Wednesday, October 8, 2008

Sealing The Deal – Part 2

How Do You Ask For The Engagement?


Skilled sales people and empirical research are in complete agreement: at the conclusion of your presentation or discussion you must take proactive steps to ensure the prospect becomes a client or customer. It will almost never happen by magic (“Alice, you don’t need to say another word … where do I sign up?”)

Why is this the case? If the prospect listens to you, agrees with what you are saying and believes the benefit – to – value ratio is acceptable, why don’t they just say “yes”?

Because that isn’t how people, including you and me, make decisions. If I am going to agree with you to do something it takes my two decisional elements to concur. Psychologists refer to these elements in different terms (e.g. conscious and unconscious, logic and feeling, etc.), but the essence is that you have a thinking, rational, factually based side to your decision making process AND you have a reactive, instinctive, knee-jerk, flight or fight side.

This latter mechanism is what kept us alive tens of thousands of years ago when we were as much prey as hunter. No time to think about it, just react! Analysis can come later, after your instincts saved you from the saber tooth tiger’s lunge.

When your prospect’s unconscious and conscious elements aren’t in agreement you will hear, “Hmmm, I’d like to think about what you’ve said and get back to you.” When they both agree that your solution is the best choice you will have a new client.

OK, so what is the real effect of this decisional duality? Most importantly, it is the reason people are so conservative when it comes to change. People don’t like change because (listening now to the inner unconscious voice) “up to this point we’ve done OK and if we change it may not work out; by changing we lose this present option, and I’m starting to feel anxious about this new thing you’re contemplating.” This is literally a vestigial survival instinct coming to the fore. In an earlier age the suggestion might have been to take a new path down to the river and your instinct kicked in and immediately saw the danger of this different behavior: you thought, “We could be ambushed, we don’t know what’s there, any number of dangers might lurk ahead … we just don’t know and should stick to what we have done before because we know about that. I think the idea of a new route is really scary.” Feelings are the driving element of this reactive, let’s-keep-the-status-quo side of the decision making process.

If they listen to the solutions you offer for their accounting related issues and their rational/conscious side likes what it hears they may just ignore any negative stirrings in their unconscious mind and go ahead and sign up. Great, you’ve just gotten a new client! Well, maybe.

You’ve heard of buyer’s remorse. Ever felt it yourself? I think we probably all have at some point. Buyer’s remorse occurs when your logical side says yes and the reactive/feeling/instinctual side says no and the difference hasn’t been reconciled. Logically the deal makes sense but it just doesn’t feel right. We all know that it isn’t uncommon for buyer’s remorse to be so strong that the purchased item is returned. Or, if it is an action, the action may be undone (“I can’t believe I agreed to go out with Karl to see a movie. He’s a perfectly nice guy, but I just don’t want to. I’ll come up with some excuse and cancel.”) Clearly, emotions are overriding what seemed logical and reasonable at the time.
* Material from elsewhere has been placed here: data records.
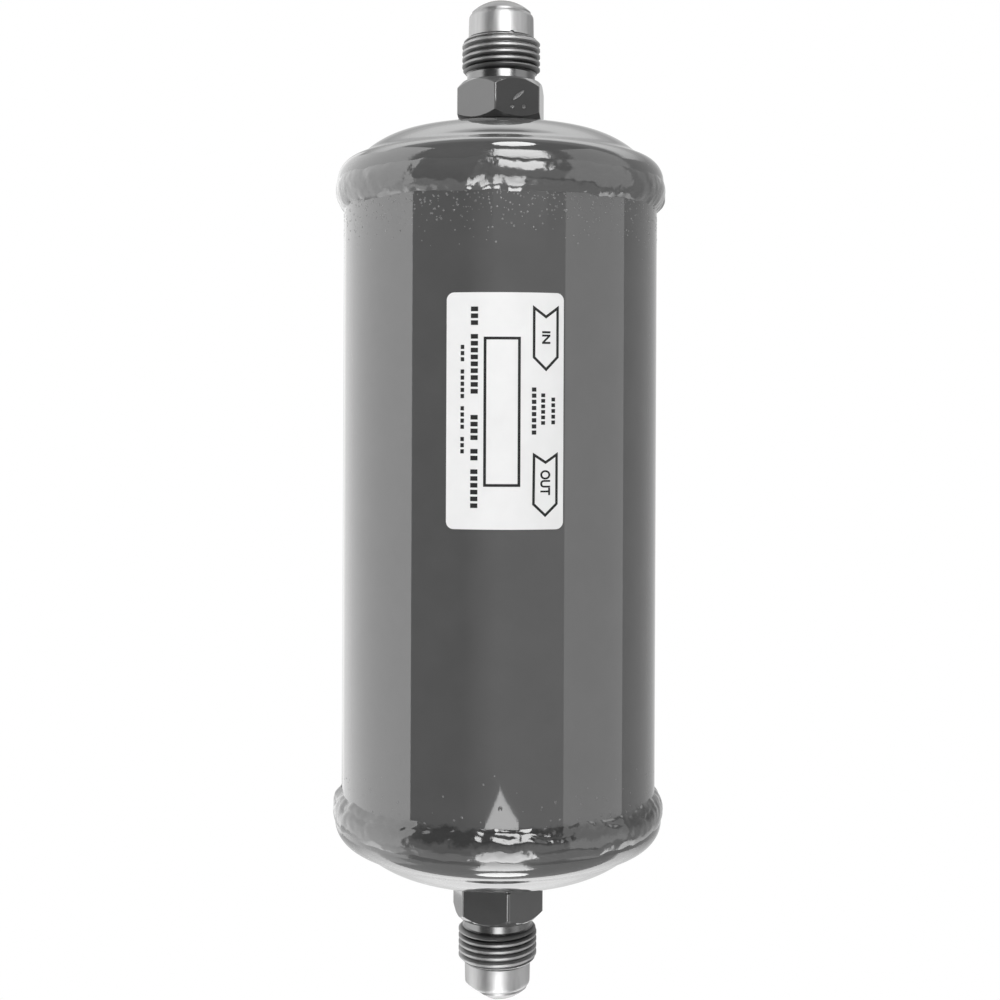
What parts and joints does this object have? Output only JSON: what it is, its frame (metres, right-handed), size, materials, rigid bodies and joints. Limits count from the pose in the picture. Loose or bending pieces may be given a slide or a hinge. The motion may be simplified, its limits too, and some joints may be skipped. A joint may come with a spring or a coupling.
{
  "type": "filter drier",
  "caption": "Steel in-line filter drier: round welded canister with domed ends, male flare fittings, sealing caps and a packed bead bed inside.",
  "frame": {"origin": "centre of the canister, on its axis, halfway between the two sealing caps' tips", "axes": "+Z along the canister's axis towards the inlet fitting, -Y towards the viewer and the label, +X to the viewer's right"},
  "size_m": [0.0808, 0.0808, 0.2436],
  "materials": {
    "enamel": "glossy dark grey enamel",
    "fitting_steel": "bare plated thread and neck, with enamel on the hexagon",
    "sealing_cap_metal": "satin",
    "label_film": "off-white film, light satin",
    "plain_steel": "plain steel",
    "filter_felt": "pressed glass-fibre felt",
    "desiccant_beads": "matte clay-coloured beads"
  },
  "bodies": {
    "drier": {"shell": "enamel", "inlet_end_cap": "enamel", "outlet_end_cap": "enamel", "inlet_girth_weld": "enamel", "outlet_girth_weld": "enamel", "inlet_flare_fitting": "fitting_steel", "outlet_flare_fitting": "fitting_steel", "inlet_braze_fillet": "enamel", "outlet_braze_fillet": "enamel", "label": "label_film", "spring": "plain_steel", "inlet_perforated_plate": "plain_steel", "inlet_screen": "plain_steel", "inlet_filter_pad": "filter_felt", "desiccant_bed": "desiccant_beads", "outlet_filter_pad": "filter_felt", "outlet_screen": "plain_steel", "outlet_support_cup": "plain_steel"},
    "inlet_cap": {"inlet_sealing_cap": "sealing_cap_metal"},
    "outlet_cap": {"outlet_sealing_cap": "sealing_cap_metal"}
  },
  "joints": [
    {"name": "inlet_cap_pull", "type": "slide", "parent": "drier", "child": "inlet_cap", "axis": [0, 0, 1], "range_m": [0, 0.03]},
    {"name": "outlet_cap_pull", "type": "slide", "parent": "drier", "child": "outlet_cap", "axis": [0, 0, -1], "range_m": [0, 0.03]}
  ]
}
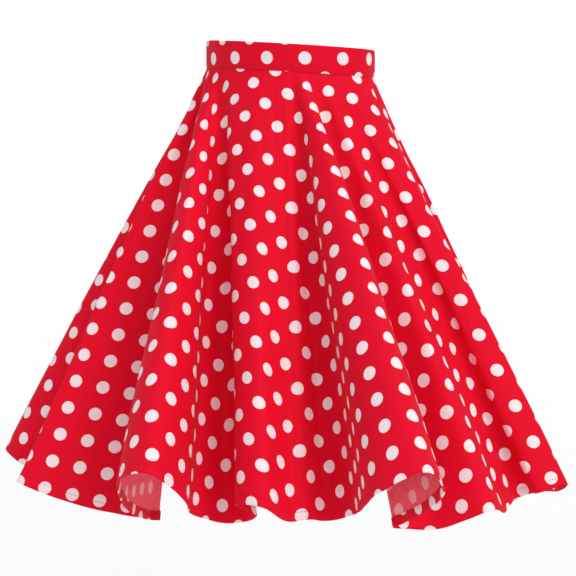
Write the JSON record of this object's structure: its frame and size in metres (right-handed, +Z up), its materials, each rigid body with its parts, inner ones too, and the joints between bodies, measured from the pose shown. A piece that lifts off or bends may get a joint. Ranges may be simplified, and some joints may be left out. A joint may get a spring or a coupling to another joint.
{
  "type": "full-circle skirt",
  "caption": "Worn full-circle skirt of dotted cotton that falls in deep folds from a fitted waistband, closed by a concealed zip at centre back.",
  "frame": {"origin": "middle of the waist opening, at half the height of the waistband, where the wearer's waist holds the skirt", "axes": "+Z up, the front of the skirt faces -Y, +X towards the wearer's left"},
  "size_m": [0.7826, 0.776, 0.6085],
  "materials": {
    "dotted_cotton": "woven cotton, matt, red with white dots",
    "zip_tape_cloth": "woven tape, matt red",
    "painted_metal": "red enamel"
  },
  "bodies": {
    "skirt": {"waistband": "dotted_cotton", "skirt_front": "dotted_cotton", "skirt_back_left": "dotted_cotton", "skirt_back_right": "dotted_cotton", "zip_tape": "zip_tape_cloth", "zip_slider": "painted_metal"},
    "pull_tab": {"zip_pull": "painted_metal"}
  },
  "joints": [
    {"name": "pull_swing", "type": "hinge", "parent": "skirt", "child": "pull_tab", "pos_m": [0, 0.0985, 0.00888], "axis": [1, 0, 0], "range_deg": [0, 150]}
  ]
}
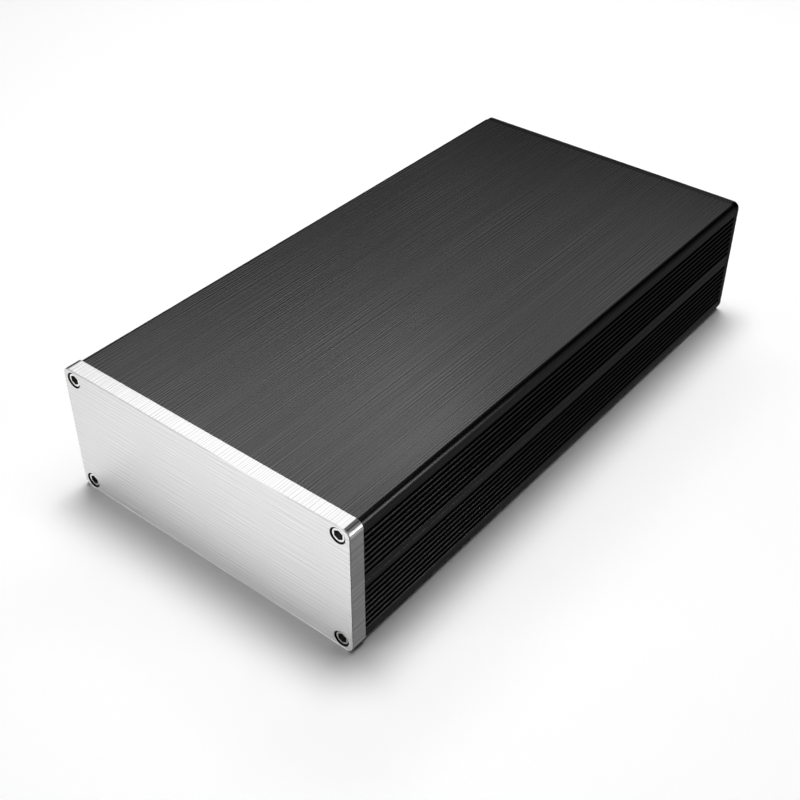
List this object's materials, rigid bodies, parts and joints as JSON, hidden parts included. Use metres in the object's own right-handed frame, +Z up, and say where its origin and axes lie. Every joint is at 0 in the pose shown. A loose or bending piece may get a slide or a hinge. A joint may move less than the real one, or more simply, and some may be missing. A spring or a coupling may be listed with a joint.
{
  "type": "aluminium enclosure",
  "caption": "Long low desktop case for circuit boards: ribbed black extruded half shells between a thick brushed front panel and a thinner rear plate, held by socket screws.",
  "frame": {"origin": "middle of the rectangle that the box covers on the table, at the height of the front panel's lower edge", "axes": "+X to the right as seen from the front, +Y from the front panel to the rear plate, +Z up"},
  "size_m": [0.168, 0.324, 0.07],
  "materials": {
    "front_panel": "brushed across the width, clear anodised",
    "shells": "brushed along the length, black anodised",
    "rear_plate": "satin, black anodised",
    "front_screws": "bright nickel plated steel",
    "rear_screws": "blackened steel"
  },
  "bodies": {
    "root": {"front_panel": "front_panel", "rear_plate": "rear_plate", "upper_shell": "shells", "lower_shell": "shells", "front_screw_upper_left": "front_screws", "front_screw_upper_right": "front_screws", "front_screw_lower_left": "front_screws", "front_screw_lower_right": "front_screws", "rear_screw_upper_left": "rear_screws", "rear_screw_upper_right": "rear_screws", "rear_screw_lower_left": "rear_screws", "rear_screw_lower_right": "rear_screws"}
  },
  "joints": []
}
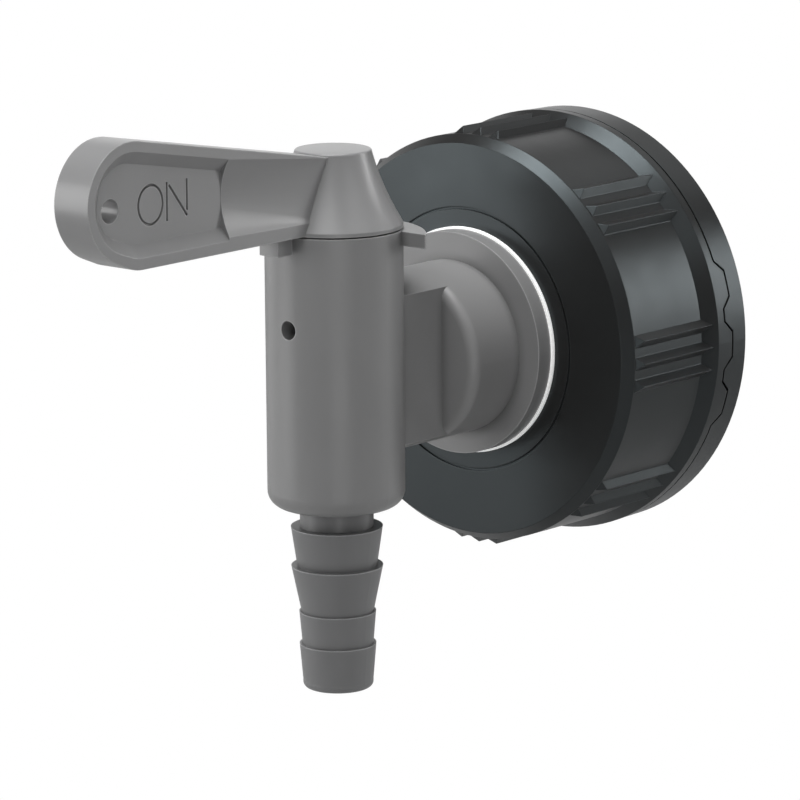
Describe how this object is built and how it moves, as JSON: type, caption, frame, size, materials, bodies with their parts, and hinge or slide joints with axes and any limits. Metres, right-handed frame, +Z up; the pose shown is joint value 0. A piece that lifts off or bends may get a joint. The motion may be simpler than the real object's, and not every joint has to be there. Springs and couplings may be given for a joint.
{
  "type": "outlet tap",
  "caption": "Outlet tap for a canister: swivelling ribbed screw cap, upright barrel with a hollow plug turned by a lever, an air passage, and a stepped hose tail.",
  "frame": {"origin": "on the cap axis, in the plane where the cap's thread wall ends at the tamper band", "axes": "+Y out of the cap's open mouth, towards the canister; +Z up along the barrel; +X to the right of someone who faces the lever's tip and looks along +Y"},
  "size_m": [0.0701, 0.1203, 0.0948],
  "materials": {
    "body": "satin",
    "lever": "satin",
    "plug": "satin",
    "tail": "satin",
    "seal": "matt",
    "slip": "satin",
    "clip": "spring steel",
    "washer": "white, matt",
    "nut": "satin",
    "cap": "satin",
    "band": "satin",
    "gasket": "matt"
  },
  "bodies": {
    "cap": {"screw_cap": "cap", "cap_gasket": "gasket", "tamper_band": "band"},
    "tap": {"tap_body": "body", "port_seal": "seal", "air_seal": "seal", "thrust_washer": "slip", "hose_tail": "tail", "tail_seal": "seal", "flange_washer": "washer", "stub_seal": "seal", "slip_washer": "slip", "back_nut": "nut"},
    "plug": {"plug": "plug", "lever": "lever", "plug_seal_upper": "seal", "plug_seal_lower": "seal", "retaining_clip": "clip"}
  },
  "joints": [
    {"name": "tap_swivel", "type": "hinge", "parent": "cap", "child": "tap", "pos_m": [0, -0.0234, 0], "axis": [0, 1, 0], "continuous": true},
    {"name": "lever_turn", "type": "hinge", "parent": "tap", "child": "plug", "pos_m": [0, -0.05565, 0], "axis": [0, 0, 1], "range_deg": [-100, 100]}
  ]
}
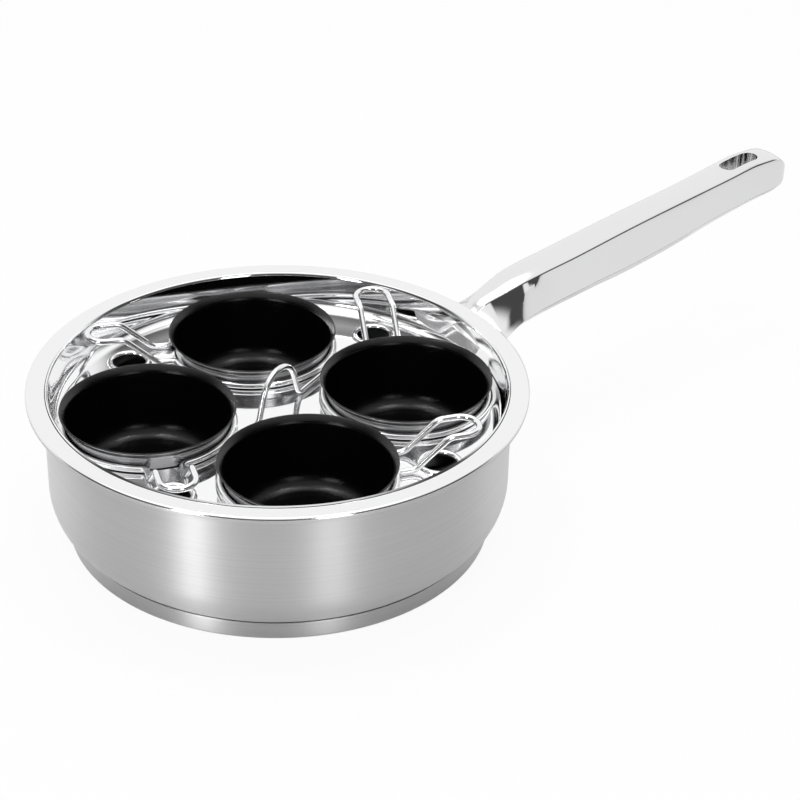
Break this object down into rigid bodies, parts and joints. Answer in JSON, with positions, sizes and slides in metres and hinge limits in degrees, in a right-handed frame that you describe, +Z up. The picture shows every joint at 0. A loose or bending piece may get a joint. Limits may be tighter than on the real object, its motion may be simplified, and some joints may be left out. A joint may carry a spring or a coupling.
{
  "type": "egg poacher pan",
  "caption": "Steel saute pan with a hollow hanging handle and a lift-out tray that holds round nonstick cups in looped wire holders, for poaching eggs in steam",
  "frame": {"origin": "centre of the base's underside, on the surface the pan stands on", "axes": "+X along the handle towards its tip, +Z up out of the pan, +Y to the left of the handle seen from the pan"},
  "size_m": [0.4329, 0.22, 0.0964],
  "materials": {
    "pan_steel": "brushed round the wall, brighter rim",
    "handle_steel": "fine satin",
    "tray_steel": "bright polish",
    "wire_steel": "bright polish",
    "cup_nonstick": "black nonstick coating inside and over the flared rim, satin steel outside",
    "core_aluminium": "plain, hidden inside the base"
  },
  "bodies": {
    "pan": {"pan_body": "pan_steel", "base_core": "core_aluminium", "base_cap": "pan_steel", "handle_upper": "handle_steel", "handle_lower": "handle_steel"},
    "tray": {"tray": "tray_steel", "tray_loop": "wire_steel"},
    "holder_1": {"holder_1": "wire_steel"},
    "holder_2": {"holder_2": "wire_steel"},
    "holder_3": {"holder_3": "wire_steel"},
    "holder_4": {"holder_4": "wire_steel"},
    "cup_1": {"cup_1": "cup_nonstick"},
    "cup_2": {"cup_2": "cup_nonstick"},
    "cup_3": {"cup_3": "cup_nonstick"},
    "cup_4": {"cup_4": "cup_nonstick"}
  },
  "joints": [
    {"name": "tray_lift", "type": "slide", "parent": "pan", "child": "tray", "axis": [0, 0, 1], "range_m": [0, 0.06]},
    {"name": "holder_1_lift", "type": "slide", "parent": "tray", "child": "holder_1", "axis": [0, 0, 1], "range_m": [0, 0.06]},
    {"name": "holder_2_lift", "type": "slide", "parent": "tray", "child": "holder_2", "axis": [0, 0, 1], "range_m": [0, 0.06]},
    {"name": "holder_3_lift", "type": "slide", "parent": "tray", "child": "holder_3", "axis": [0, 0, 1], "range_m": [0, 0.06]},
    {"name": "holder_4_lift", "type": "slide", "parent": "tray", "child": "holder_4", "axis": [0, 0, 1], "range_m": [0, 0.06]},
    {"name": "cup_1_lift", "type": "slide", "parent": "holder_1", "child": "cup_1", "axis": [0, 0, 1], "range_m": [0, 0.04]},
    {"name": "cup_2_lift", "type": "slide", "parent": "holder_2", "child": "cup_2", "axis": [0, 0, 1], "range_m": [0, 0.04]},
    {"name": "cup_3_lift", "type": "slide", "parent": "holder_3", "child": "cup_3", "axis": [0, 0, 1], "range_m": [0, 0.04]},
    {"name": "cup_4_lift", "type": "slide", "parent": "holder_4", "child": "cup_4", "axis": [0, 0, 1], "range_m": [0, 0.04]}
  ]
}
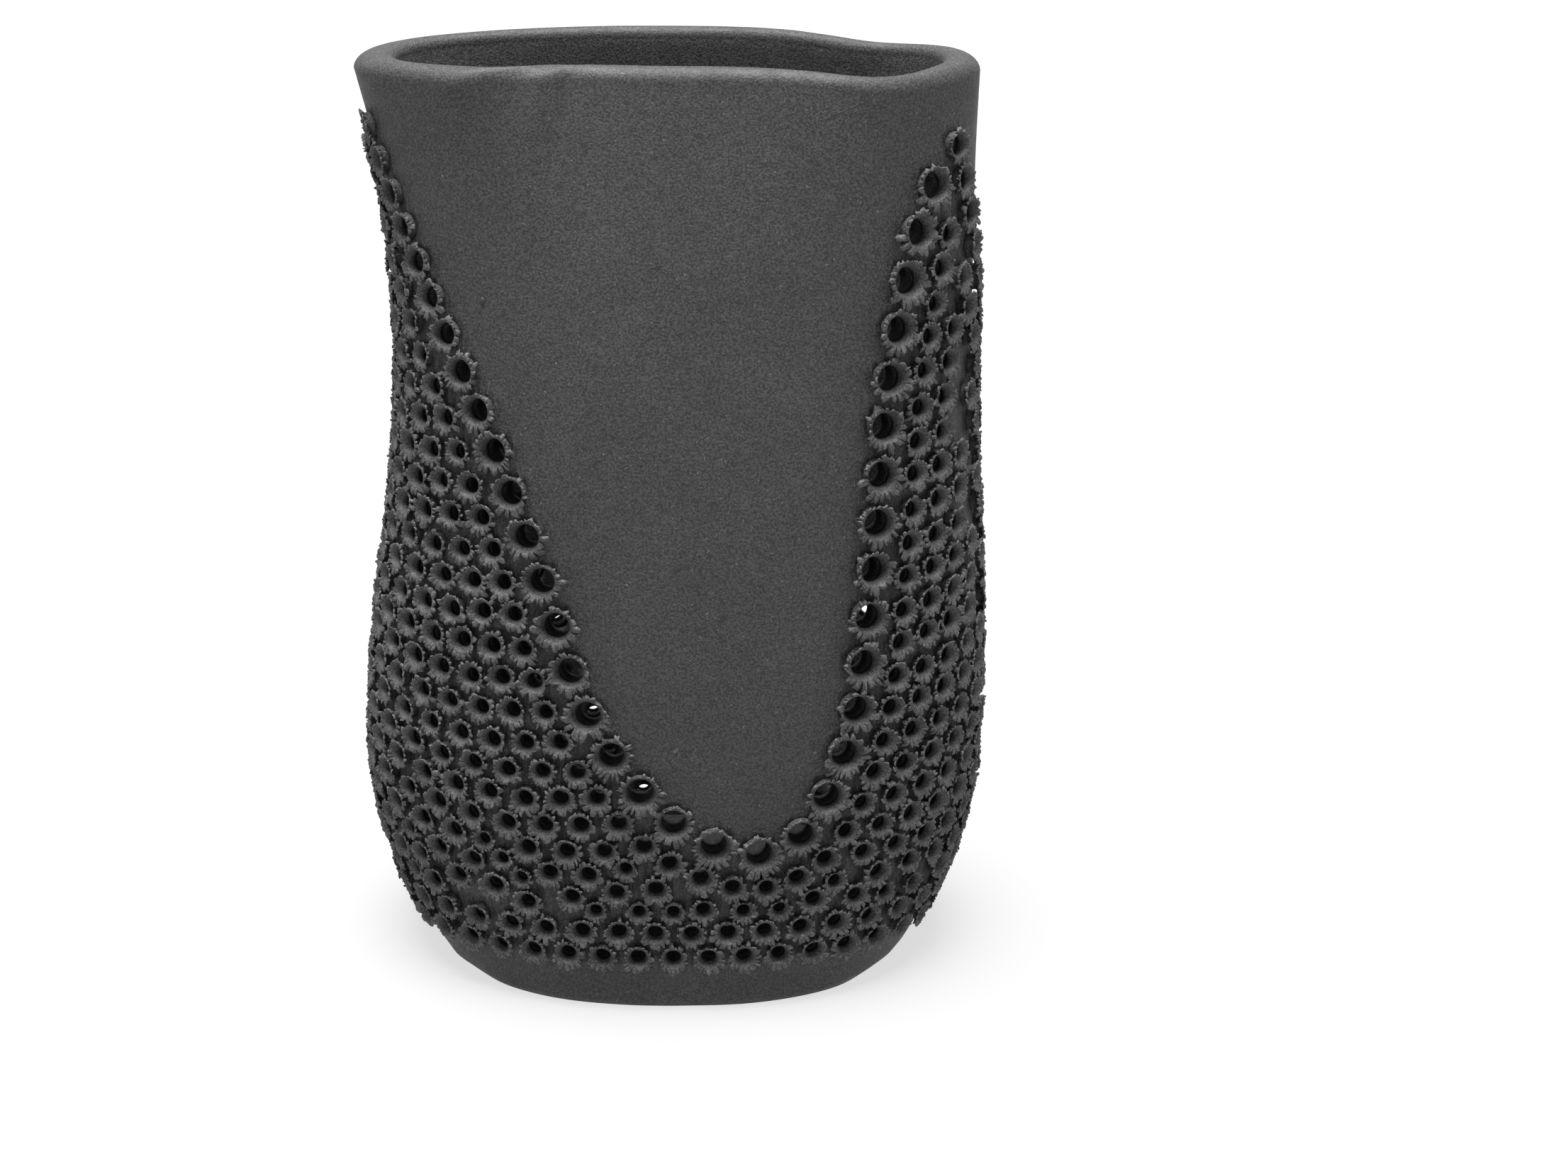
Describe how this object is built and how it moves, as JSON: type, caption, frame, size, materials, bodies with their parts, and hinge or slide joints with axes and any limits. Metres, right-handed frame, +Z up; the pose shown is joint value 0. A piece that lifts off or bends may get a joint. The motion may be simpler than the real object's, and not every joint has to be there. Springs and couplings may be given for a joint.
{
  "type": "clay vase",
  "caption": "Tall flattened black clay vase with a pinched oval mouth, a bare tongue-shaped panel on each face and pierced, flared clay collars over the rest of its wall.",
  "frame": {"origin": "middle of the foot, on the ground", "axes": "+Z up through the mouth, -Y towards the front face, +X towards the viewer's right"},
  "size_m": [0.2176, 0.1407, 0.3115],
  "materials": {
    "wall_clay": "matte, fine sandy grain",
    "floor_clay": "matte",
    "edge_clay": "matte",
    "field_clay": "matte"
  },
  "bodies": {
    "root": {"vase_wall": "wall_clay", "floor_slab": "floor_clay", "edge_front": "edge_clay", "edge_back": "edge_clay", "foot_row": "field_clay", "fill_row": "field_clay", "front_row_1": "field_clay", "front_row_2": "field_clay", "front_row_3": "field_clay", "front_row_4": "field_clay", "front_row_5": "field_clay", "front_row_6": "field_clay", "front_row_7": "field_clay", "front_row_8": "field_clay", "front_row_9": "field_clay", "front_row_10": "field_clay", "back_row_1": "field_clay", "back_row_2": "field_clay", "back_row_3": "field_clay", "back_row_4": "field_clay", "back_row_5": "field_clay", "back_row_6": "field_clay", "back_row_7": "field_clay", "back_row_8": "field_clay", "back_row_9": "field_clay", "back_row_10": "field_clay"}
  },
  "joints": []
}
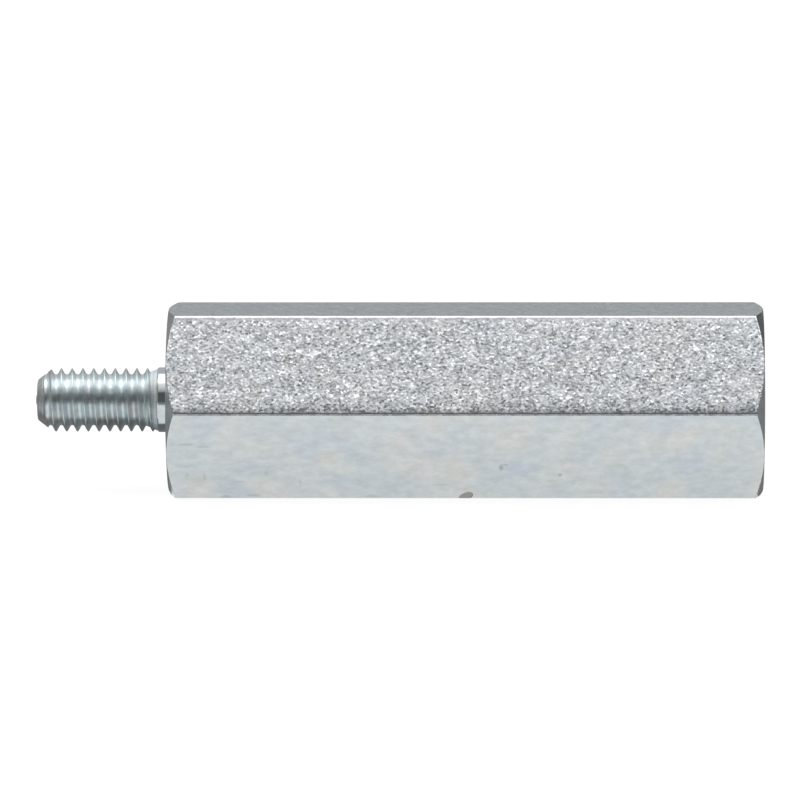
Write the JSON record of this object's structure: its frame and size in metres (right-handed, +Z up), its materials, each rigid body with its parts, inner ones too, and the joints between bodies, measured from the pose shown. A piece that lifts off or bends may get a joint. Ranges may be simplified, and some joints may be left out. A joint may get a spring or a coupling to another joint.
{
  "type": "hexagon spacer",
  "caption": "Long hexagon spacer with chamfered ends, a short threaded stud at one end and a tapped blind hole in the other.",
  "frame": {"origin": "centre of the shoulder face, on the axis, where the stud leaves the hexagon body", "axes": "+X along the axis towards the tapped end, with the stud pointing towards -X; +Z up, with the spacer lying on one of its flats; +Y across"},
  "size_m": [0.0674, 0.0196, 0.017],
  "materials": {
    "zinc_plated_steel": "clear zinc plating, bright, with a fine grain on the drawn flats"
  },
  "bodies": {
    "root": {"spacer": "zinc_plated_steel"}
  },
  "joints": []
}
By the time you reach the end of your meeting you want the prospect to become a new client. That means they need to be in a place where both their logical and emotional/feelings elements are in agreement. This isn’t an all or nothing thing; there’s a lot of gray between the extremes.

Your presentation/discussion with the prospect needs to incorporate elements that address both decision making elements. Not only must the prospect agree logically that your solution(s) are good, they must also feel OK about making the change signing up with you represents.

The meeting process I have discussed in prior posts – from beginning to end – incorporates these “unconscious” elements. My purpose for including this discussion of how your prospect will make the decision to either engage you or not is to emphasize how important ALL the meeting elements are. You are an accountant; you excel at using process, logic, rules, etc. to do your job. For many of you it may be very difficult to not make these factual elements the centerpiece of your effort to persuade your prospect to engage you.

But, if you aspire to a high closing rate you can’t do this! For you to obtain the engagement the prospect must FEEL good about committing to you, and to ensure they do you are best served to put equal effort into both considerations.

To accomplish this, the prior posts discussed the first few minutes of the meeting when first impressions are formed and the meeting’s tone is set; being aware of your body language during the meeting, and remembering that the solutions you propose must be connected to one or more positive impacts upon the prospect’s life – not just the raw dollars and cents impact.

The lesson from all this is that the closing techniques we will explore in the next posts are predicated upon the assumption that you have put effort into satisfying both of your prospect’s decisional requirements. If you haven’t done so, your chances of obtaining the engagement are slim, no matter HOW polished your closing technique is.